▶ **What the task requires**: Search the data below for the string "picture". Extract every line that contains it.

▶ **Data entries**:
------------------------------------------------
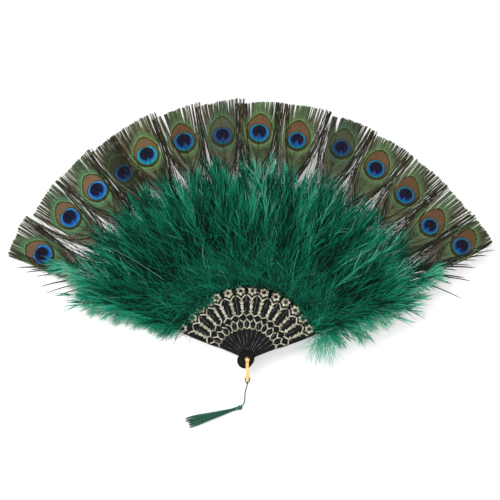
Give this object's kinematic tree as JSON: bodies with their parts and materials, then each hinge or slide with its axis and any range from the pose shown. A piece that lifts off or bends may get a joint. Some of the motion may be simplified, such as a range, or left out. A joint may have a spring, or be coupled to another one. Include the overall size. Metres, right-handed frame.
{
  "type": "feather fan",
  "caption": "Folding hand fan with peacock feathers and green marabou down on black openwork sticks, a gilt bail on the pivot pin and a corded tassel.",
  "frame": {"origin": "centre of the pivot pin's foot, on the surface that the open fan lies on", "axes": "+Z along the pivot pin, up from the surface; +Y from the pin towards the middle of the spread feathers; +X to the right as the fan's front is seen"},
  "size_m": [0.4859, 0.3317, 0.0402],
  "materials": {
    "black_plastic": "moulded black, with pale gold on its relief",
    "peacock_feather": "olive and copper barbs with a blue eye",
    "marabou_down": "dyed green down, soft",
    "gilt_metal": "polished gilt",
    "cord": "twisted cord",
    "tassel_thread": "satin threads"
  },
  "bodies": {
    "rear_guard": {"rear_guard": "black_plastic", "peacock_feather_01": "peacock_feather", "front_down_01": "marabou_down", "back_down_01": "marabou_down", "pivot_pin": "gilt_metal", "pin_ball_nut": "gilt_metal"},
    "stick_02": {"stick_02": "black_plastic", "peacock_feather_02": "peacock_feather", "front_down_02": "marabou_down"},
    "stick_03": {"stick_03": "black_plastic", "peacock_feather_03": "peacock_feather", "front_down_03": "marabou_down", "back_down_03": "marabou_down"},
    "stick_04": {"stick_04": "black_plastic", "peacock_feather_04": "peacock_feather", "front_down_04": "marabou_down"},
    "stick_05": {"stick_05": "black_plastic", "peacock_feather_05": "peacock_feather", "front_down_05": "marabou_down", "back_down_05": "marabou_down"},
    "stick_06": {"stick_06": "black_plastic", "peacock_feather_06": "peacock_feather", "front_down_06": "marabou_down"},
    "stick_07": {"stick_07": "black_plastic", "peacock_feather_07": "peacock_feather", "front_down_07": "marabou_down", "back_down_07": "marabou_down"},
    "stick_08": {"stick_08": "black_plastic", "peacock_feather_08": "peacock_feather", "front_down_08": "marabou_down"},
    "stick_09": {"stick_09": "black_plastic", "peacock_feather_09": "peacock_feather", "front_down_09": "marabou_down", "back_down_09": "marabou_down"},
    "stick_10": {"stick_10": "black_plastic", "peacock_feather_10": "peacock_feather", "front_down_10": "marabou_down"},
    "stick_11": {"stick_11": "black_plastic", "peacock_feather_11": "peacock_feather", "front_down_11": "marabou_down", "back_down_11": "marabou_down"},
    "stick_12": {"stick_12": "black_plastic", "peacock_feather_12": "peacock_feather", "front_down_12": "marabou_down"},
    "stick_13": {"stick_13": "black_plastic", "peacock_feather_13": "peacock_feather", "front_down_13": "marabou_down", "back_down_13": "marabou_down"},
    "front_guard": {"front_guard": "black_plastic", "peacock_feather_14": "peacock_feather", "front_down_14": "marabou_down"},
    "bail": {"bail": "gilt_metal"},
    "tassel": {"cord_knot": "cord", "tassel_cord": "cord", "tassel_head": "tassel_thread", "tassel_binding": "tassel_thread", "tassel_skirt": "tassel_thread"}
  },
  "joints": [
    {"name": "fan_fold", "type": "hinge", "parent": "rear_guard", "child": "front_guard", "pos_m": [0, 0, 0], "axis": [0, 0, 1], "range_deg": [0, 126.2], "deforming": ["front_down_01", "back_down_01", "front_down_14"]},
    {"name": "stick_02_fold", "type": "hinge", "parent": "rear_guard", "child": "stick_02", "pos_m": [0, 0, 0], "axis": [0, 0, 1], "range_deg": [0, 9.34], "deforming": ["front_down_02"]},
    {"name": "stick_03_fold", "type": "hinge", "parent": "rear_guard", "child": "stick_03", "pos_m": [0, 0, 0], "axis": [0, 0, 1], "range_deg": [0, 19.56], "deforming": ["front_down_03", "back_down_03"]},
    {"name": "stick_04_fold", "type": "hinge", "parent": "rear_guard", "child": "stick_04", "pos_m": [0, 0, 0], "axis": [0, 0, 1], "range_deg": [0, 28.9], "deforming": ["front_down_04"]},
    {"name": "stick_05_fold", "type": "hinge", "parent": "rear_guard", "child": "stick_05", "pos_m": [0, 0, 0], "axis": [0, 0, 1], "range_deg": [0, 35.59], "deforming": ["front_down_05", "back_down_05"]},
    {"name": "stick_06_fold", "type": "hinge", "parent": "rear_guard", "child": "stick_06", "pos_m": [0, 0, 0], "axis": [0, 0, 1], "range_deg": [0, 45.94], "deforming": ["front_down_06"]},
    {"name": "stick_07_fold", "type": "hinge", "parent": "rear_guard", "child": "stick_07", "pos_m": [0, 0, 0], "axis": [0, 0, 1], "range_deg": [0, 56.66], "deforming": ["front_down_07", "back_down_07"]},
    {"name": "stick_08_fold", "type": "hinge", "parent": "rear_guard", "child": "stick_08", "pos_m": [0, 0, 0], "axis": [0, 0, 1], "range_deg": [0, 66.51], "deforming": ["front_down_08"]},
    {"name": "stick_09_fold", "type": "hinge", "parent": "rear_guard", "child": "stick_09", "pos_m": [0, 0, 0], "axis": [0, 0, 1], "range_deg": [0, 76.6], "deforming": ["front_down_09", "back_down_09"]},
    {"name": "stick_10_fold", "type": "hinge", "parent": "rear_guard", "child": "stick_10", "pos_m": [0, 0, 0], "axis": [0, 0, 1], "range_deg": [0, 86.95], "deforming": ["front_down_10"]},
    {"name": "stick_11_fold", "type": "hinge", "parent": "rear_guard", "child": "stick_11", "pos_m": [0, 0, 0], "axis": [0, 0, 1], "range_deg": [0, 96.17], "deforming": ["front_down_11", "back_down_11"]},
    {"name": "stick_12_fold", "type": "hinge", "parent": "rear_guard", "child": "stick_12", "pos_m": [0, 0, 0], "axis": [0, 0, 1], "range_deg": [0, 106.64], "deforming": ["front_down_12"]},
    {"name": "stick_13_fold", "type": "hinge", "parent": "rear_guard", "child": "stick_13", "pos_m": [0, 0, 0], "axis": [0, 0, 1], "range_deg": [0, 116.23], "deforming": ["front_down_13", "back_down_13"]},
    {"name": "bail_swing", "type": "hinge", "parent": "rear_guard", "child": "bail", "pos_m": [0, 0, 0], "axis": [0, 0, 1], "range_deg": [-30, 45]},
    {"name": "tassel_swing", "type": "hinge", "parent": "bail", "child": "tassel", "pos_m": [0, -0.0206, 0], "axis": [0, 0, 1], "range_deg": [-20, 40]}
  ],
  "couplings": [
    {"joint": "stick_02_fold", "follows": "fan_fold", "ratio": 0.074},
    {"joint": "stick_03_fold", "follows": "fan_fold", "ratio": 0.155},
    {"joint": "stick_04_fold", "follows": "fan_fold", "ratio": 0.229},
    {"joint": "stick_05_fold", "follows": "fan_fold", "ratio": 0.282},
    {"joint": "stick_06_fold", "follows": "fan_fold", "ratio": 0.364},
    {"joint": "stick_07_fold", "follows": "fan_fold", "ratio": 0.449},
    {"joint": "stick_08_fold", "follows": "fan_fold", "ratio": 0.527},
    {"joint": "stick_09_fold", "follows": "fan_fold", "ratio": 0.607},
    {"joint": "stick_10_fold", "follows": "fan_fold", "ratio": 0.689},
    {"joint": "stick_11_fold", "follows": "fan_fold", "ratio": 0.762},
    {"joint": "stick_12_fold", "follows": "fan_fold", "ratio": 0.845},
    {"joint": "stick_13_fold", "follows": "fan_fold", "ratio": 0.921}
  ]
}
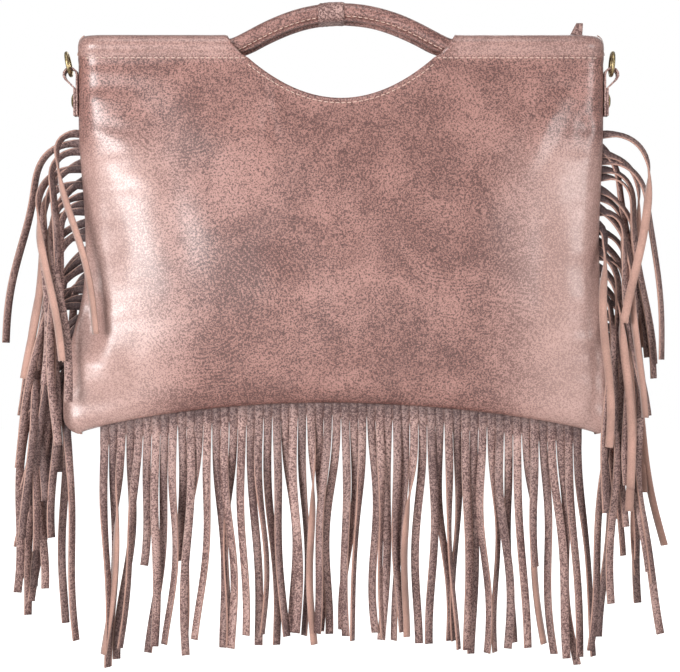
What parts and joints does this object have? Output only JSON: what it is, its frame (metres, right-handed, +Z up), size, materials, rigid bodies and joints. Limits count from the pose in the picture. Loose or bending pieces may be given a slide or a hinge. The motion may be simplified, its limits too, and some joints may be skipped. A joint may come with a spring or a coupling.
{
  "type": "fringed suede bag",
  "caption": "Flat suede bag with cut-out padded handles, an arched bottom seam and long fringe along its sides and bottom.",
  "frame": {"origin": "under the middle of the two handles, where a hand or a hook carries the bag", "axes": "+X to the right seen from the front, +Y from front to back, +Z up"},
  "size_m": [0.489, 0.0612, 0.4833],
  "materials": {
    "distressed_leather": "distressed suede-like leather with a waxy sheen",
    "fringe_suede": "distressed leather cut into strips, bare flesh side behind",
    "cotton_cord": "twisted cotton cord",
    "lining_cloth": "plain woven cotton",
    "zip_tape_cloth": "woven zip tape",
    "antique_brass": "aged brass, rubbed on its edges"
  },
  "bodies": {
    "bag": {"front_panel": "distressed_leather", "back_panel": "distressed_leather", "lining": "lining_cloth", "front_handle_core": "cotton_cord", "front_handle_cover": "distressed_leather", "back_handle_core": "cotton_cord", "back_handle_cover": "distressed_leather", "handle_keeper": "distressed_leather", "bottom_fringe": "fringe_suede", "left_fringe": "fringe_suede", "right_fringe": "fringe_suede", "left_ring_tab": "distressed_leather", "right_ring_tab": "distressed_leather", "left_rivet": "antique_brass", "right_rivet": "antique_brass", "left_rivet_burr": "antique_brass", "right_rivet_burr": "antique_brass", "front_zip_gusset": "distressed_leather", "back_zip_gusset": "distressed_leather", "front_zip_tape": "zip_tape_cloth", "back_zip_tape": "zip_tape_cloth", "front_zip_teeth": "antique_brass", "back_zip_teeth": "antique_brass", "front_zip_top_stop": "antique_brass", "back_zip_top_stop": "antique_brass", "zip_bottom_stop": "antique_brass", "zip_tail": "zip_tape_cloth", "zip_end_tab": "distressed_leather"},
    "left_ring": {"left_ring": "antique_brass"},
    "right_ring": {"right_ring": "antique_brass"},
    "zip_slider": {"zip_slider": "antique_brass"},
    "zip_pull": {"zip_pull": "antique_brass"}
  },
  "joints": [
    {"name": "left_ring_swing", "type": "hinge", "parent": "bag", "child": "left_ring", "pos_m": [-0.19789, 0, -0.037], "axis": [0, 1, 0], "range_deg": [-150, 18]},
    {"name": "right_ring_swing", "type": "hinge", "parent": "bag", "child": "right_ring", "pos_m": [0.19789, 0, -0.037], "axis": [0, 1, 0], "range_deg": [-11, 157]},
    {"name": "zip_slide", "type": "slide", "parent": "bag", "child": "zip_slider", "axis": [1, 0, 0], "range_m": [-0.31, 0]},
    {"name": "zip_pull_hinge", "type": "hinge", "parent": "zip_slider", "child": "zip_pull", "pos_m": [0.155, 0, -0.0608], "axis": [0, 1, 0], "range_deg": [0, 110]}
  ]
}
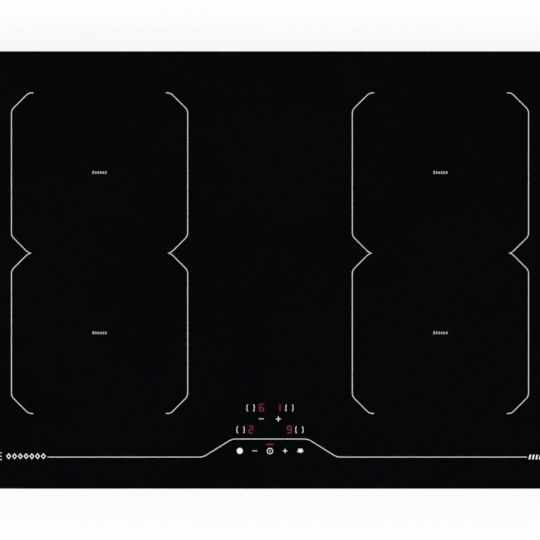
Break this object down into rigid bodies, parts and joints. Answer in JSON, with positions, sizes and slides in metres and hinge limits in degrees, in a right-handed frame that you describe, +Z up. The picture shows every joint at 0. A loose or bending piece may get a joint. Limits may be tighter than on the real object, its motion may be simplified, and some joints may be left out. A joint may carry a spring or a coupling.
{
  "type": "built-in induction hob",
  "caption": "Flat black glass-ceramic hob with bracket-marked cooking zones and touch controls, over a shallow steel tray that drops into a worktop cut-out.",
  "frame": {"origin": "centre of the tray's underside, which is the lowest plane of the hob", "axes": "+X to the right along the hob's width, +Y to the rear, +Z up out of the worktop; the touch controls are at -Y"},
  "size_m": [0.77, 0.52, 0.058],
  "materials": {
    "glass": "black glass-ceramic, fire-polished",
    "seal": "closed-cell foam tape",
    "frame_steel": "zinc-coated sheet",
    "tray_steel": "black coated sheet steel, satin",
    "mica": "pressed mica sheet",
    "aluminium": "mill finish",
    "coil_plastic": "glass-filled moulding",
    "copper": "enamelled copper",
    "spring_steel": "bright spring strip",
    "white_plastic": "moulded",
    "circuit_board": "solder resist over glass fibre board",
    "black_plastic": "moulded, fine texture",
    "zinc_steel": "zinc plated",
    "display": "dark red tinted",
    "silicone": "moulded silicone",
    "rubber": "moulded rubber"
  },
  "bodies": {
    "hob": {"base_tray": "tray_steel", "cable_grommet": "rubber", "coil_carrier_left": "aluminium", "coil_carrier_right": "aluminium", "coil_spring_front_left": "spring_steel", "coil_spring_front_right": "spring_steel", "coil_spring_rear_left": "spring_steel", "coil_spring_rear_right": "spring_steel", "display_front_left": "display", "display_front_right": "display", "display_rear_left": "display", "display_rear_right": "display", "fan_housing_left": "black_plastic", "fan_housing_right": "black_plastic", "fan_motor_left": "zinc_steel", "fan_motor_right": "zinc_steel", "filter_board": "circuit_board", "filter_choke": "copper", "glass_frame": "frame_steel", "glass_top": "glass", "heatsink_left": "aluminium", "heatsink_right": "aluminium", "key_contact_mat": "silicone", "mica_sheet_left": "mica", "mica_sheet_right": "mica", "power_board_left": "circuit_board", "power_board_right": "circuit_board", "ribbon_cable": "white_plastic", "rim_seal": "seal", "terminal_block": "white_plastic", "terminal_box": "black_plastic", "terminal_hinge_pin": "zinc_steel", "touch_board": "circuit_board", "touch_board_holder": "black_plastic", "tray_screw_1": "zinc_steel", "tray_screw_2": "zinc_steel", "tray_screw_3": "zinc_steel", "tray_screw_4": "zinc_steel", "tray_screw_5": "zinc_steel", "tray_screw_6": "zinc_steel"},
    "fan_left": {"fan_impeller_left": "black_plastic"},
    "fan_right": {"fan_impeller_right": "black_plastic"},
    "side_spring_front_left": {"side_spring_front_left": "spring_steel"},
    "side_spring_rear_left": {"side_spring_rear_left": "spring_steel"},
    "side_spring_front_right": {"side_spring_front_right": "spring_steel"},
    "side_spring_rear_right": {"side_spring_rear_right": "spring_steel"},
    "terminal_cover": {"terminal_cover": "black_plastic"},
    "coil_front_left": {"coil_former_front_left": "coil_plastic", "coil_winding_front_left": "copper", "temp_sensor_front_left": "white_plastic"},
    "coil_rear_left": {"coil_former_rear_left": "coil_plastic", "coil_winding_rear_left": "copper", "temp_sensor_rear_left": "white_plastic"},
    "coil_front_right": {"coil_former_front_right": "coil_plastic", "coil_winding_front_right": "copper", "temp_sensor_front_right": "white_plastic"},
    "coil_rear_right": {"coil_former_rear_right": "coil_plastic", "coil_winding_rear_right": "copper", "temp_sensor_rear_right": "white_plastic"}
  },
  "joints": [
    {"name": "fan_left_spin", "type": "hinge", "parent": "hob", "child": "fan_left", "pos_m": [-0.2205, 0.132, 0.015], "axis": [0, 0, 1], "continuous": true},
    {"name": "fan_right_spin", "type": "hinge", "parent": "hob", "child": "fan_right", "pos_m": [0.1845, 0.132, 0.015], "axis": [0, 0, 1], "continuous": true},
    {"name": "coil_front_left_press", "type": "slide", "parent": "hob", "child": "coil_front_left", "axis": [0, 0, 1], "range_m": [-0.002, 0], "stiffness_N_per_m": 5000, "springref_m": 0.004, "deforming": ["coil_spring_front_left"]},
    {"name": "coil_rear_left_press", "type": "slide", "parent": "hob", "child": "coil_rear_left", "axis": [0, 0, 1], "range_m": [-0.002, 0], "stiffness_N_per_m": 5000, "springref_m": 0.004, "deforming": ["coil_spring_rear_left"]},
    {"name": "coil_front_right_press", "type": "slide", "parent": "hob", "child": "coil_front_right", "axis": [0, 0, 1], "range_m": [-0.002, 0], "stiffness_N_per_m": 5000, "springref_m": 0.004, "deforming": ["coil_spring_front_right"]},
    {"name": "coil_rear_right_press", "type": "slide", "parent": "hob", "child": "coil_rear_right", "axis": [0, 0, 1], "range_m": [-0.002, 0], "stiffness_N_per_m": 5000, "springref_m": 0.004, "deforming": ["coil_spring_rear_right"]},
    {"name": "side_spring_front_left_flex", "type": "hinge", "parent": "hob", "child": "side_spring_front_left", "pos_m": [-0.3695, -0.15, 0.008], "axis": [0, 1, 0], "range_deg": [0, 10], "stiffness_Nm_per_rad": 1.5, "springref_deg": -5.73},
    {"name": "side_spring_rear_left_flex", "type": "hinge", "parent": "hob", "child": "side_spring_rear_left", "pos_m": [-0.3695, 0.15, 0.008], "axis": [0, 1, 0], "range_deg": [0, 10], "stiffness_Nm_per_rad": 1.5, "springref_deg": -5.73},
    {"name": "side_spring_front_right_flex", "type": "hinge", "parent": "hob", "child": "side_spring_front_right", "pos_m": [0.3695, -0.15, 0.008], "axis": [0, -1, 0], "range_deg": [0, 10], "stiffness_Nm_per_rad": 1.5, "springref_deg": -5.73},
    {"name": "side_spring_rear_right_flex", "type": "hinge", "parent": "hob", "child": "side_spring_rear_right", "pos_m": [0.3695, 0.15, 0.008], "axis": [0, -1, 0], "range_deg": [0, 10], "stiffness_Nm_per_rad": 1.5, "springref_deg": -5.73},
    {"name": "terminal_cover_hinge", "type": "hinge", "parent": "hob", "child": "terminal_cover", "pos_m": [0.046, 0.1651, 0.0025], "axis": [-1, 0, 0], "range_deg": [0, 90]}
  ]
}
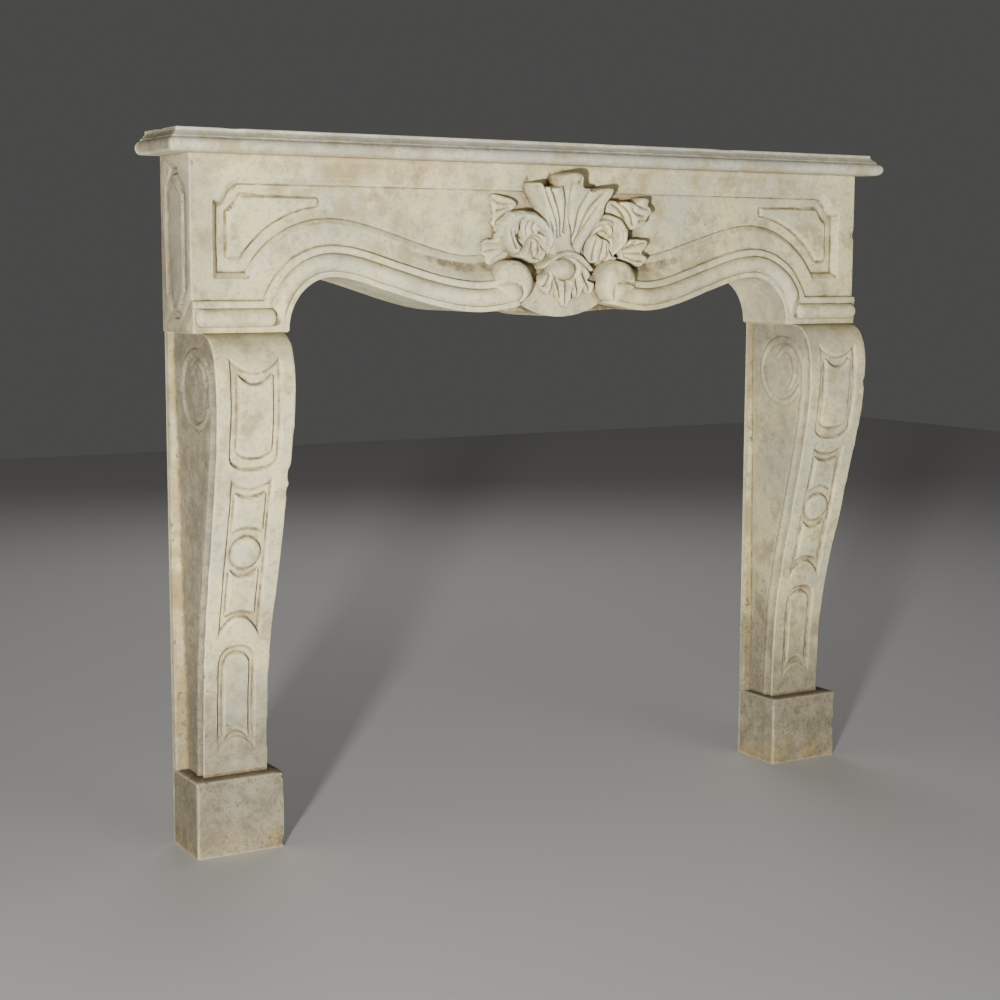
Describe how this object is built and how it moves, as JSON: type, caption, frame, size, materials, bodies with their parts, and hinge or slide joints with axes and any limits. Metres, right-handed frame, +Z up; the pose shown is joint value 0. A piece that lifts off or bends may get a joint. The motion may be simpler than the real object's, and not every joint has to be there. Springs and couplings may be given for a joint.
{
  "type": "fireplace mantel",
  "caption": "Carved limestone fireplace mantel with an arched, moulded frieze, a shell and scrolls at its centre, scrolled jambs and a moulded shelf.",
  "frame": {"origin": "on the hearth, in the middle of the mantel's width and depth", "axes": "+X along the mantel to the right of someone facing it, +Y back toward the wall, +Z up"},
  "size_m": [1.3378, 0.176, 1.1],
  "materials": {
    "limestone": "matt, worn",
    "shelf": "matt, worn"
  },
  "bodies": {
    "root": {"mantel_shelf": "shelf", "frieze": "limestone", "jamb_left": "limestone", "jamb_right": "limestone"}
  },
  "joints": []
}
------------------------------------------------
▶ **Expected answer**:
What parts and joints does this object have? Output only JSON: what it is, its frame (metres, right-handed, +Z up), size, materials, rigid bodies and joints. Limits count from the pose in the picture. Loose or bending pieces may be given a slide or a hinge. The motion may be simplified, its limits too, and some joints may be skipped. A joint may come with a spring or a coupling.
Break this object down into rigid bodies, parts and joints. Answer in JSON, with positions, sizes and slides in metres and hinge limits in degrees, in a right-handed frame that you describe, +Z up. The picture shows every joint at 0. A loose or bending piece may get a joint. Limits may be tighter than on the real object, its motion may be simplified, and some joints may be left out. A joint may carry a spring or a coupling.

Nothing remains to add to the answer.